William Blackstone, in his Commentaries on the Laws of England (1765-69), reflects the growing emphasis in eighteenth-century Britain on the idea of Parliamentary sovereignty, which led to a rejection of the idea that courts could overturn or negate Parliamentary statutes. Thus Blackstone tended to approve of what some referred to as Parliament’s “omnipotence,” such that its power was “absolute and without control” (1:156-57; cf. 1:90-91). At the same time, however, he also recognized that the Common Law and the courts served to uphold personal liberty and due process and thus constituted one of the key components of what he considered a “balanced constitution” that checked arbitrary power and promoted liberty (e.g., at 3:133-137). It’s just that Blackstone tended to see Parliament as the defender of these rights and liberties, which makes sense if one keeps in mind that England’s decades of civil war and political turmoil in the seventeenth century had not been forgotten. (Citations refer to volume and page numbers of the first edition, in the facsimile edition by the University of Chicago Press, 1979, 4 vols.)

 

Repugnancy in Colonial American Law

Another, more direct source of the idea and practice of judicial review is the longstanding English corporate practice under which a corporation’s ordinances were reviewed for repugnancy to the laws of England. This practice shaped the charters for the American colonies, which stipulated that the laws passed by colonial assemblies were not supposed to be in contradiction, or “repugnant,” to the laws of England. The robust traditions of self government that developed in the colonies meant that these repugnancy clauses were largely ineffective. Nonetheless, colonial lawmakers were certainly familiar with the idea that their laws were, at least in theory, and occasionally in practice, subject to review, amendment, or even rejection by officials in England. After the Revolution, this practice continued in a new form, as the Constitution replaced the laws of England as the standard against which ordinary legislation would be judged.

 

The Emergence of Judicial Review in the Founding Era

Both the Common Law background and especially the above colonial practice explain why, even though it is not explicitly mentioned in the Constitution, the idea of judicial review, though still referred to in terms of “repugnancy,” crystallized quickly after the Revolution began in 1776. From this time on many states began to assert the right of the state’s high court to overturn state laws that they judge to be unconstitutional. At the federal level, Hamilton strongly supported, in the Federalist no. 78 (1788) among other places, the federal courts’ role in judging and declaring void any federal laws that contradict the “fundamental law” of the Constitution. The first important case in which the Supreme Court considered the constitutionality of a federal law was Hylton v. United States (1796), but in that case it upheld the law in question. Yet unless a court strikes down a law, its capacity for judicial review is not fully demonstrated.

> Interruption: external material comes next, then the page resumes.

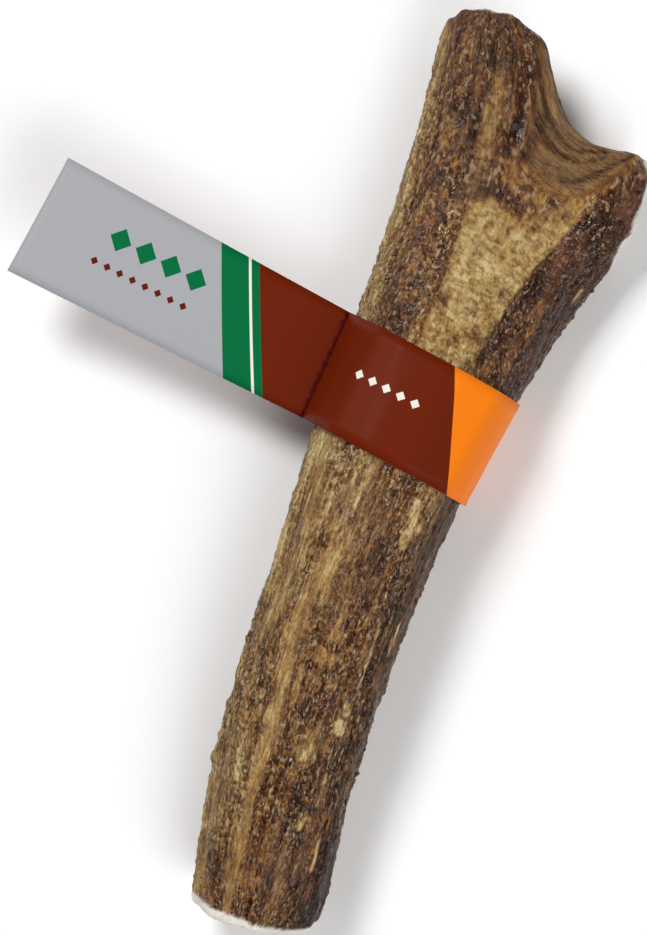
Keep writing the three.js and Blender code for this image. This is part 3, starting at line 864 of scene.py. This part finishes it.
beads = grain_noise(*TINY_BEAD_MM, 0.0)
beads = add(bark, "MapRange", {"Value": beads, "From Min": 0.46, "From Max": 0.64})
beads = add(bark, "Math", {0: beads, 1: painted["drift"]}, operation="MULTIPLY")
total = add(bark, "Math", {0: beads, 1: TINY_BEAD_TONE, 2: total}, operation="MULTIPLY_ADD")
relief = add(bark, "Math", {0: beads, 1: TINY_BEAD_RELIEF, 2: relief}, operation="MULTIPLY_ADD")

# Sparse pale dashes: rubbed tips, painted in also as glints.
rubbed_tips_and_glints = add(bark, "MapRange", {"Value": grain_noise(*TIP_MM, 0.5), "From Min": 0.59, "From Max": 0.68})
rubbed_tips_and_glints = add(bark, "Math", {0: rubbed_tips_and_glints, 1: painted["drift"]}, operation="MULTIPLY")
rubbed_tips_and_glints = add(bark, "Math", {0: rubbed_tips_and_glints, 1: painted["fine_relief"]}, operation="MULTIPLY")
relief = add(bark, "Math", {0: rubbed_tips_and_glints, 1: TIP_RELIEF, 2: relief}, operation="MULTIPLY_ADD")
tone = add(bark, "Math", {0: total, 1: painted["contrast"], 2: painted["stain"]}, operation="MULTIPLY_ADD")
print("beads", TINY_BEAD_MM, "mm and tips", TIP_MM, "mm across and along")

# %% Pits in the worn hollow
PIT_MM = (1.2, 1.4)
PIT_TONE = 0.30
PIT_RELIEF = -0.4

pits = add(bark, "MapRange", {"Value": grain_noise(*PIT_MM, 1.5), "From Min": 0.44, "From Max": 0.72})
worn_pits = add(bark, "Math", {0: pits, 1: painted["worn"]}, operation="MULTIPLY")
tone = add(bark, "Math", {0: worn_pits, 1: PIT_TONE, 2: tone}, operation="MULTIPLY_ADD")
relief = add(bark, "Math", {0: worn_pits, 1: PIT_RELIEF, 2: relief}, operation="MULTIPLY_ADD")
print("pits", PIT_MM, "mm")

# %% The bark's colour
WARM_TONES = [0xC6AA74, 0xB08E50, 0x9C7138, 0x815226, 0x633A1E, 0x4C2A16, 0x371A0D, 0x241008]
COOL_TONES = [0xCCBA8E, 0xB09864, 0x917549, 0x735A38, 0x573F27, 0x402B16, 0x2B1B0B, 0x1A1006]
TONE_PLACES = [0.0, 0.15, 0.30, 0.45, 0.60, 0.74, 0.88, 1.0]
# The pale dashes' colour: rubbed bone, and painted glints as well.
RUBBED_TIP_AND_GLINT = 0xBFA384
TIP_AND_GLINT_SHARE = 0.75


def scale_of(tones):
    """The ramp's places and colours, its two ends first, because a new ramp already has two stops."""
    stops = [(place, paint(tone)) for place, tone in zip(TONE_PLACES, tones)]
    return [stops[0], stops[-1], *stops[1:-1]]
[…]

Marbury v. Madison (1803). Thus the first explicit exercise of judicial review at the U.S. federal level is almost always dated to Chief Justice John Marshall’s decision in Marbury v. Madison, which struck down a minor provision of the Judiciary Act of 1789. The exercise of this power was, however, apparently approached with great caution in early America. For after Marbury, the next time that the Supreme Court struck down a federal law was not until the eve of the Civil War, in the case of Dred Scott v. Sandford (1857), which we will examine in detail later.

While judicial review at the federal level has remained controversial (see Robert Dahl’s comments, in Module 10, ch. 3), at least since the Civil War criticism has done little to dislodge this solidly established component of the U.S. constitutional system. Through the nineteenth century this idea continued to be discussed under the heading of “repugnancy,” and it was only in the early twentieth century that it was replaced by the phrase “judicial review.”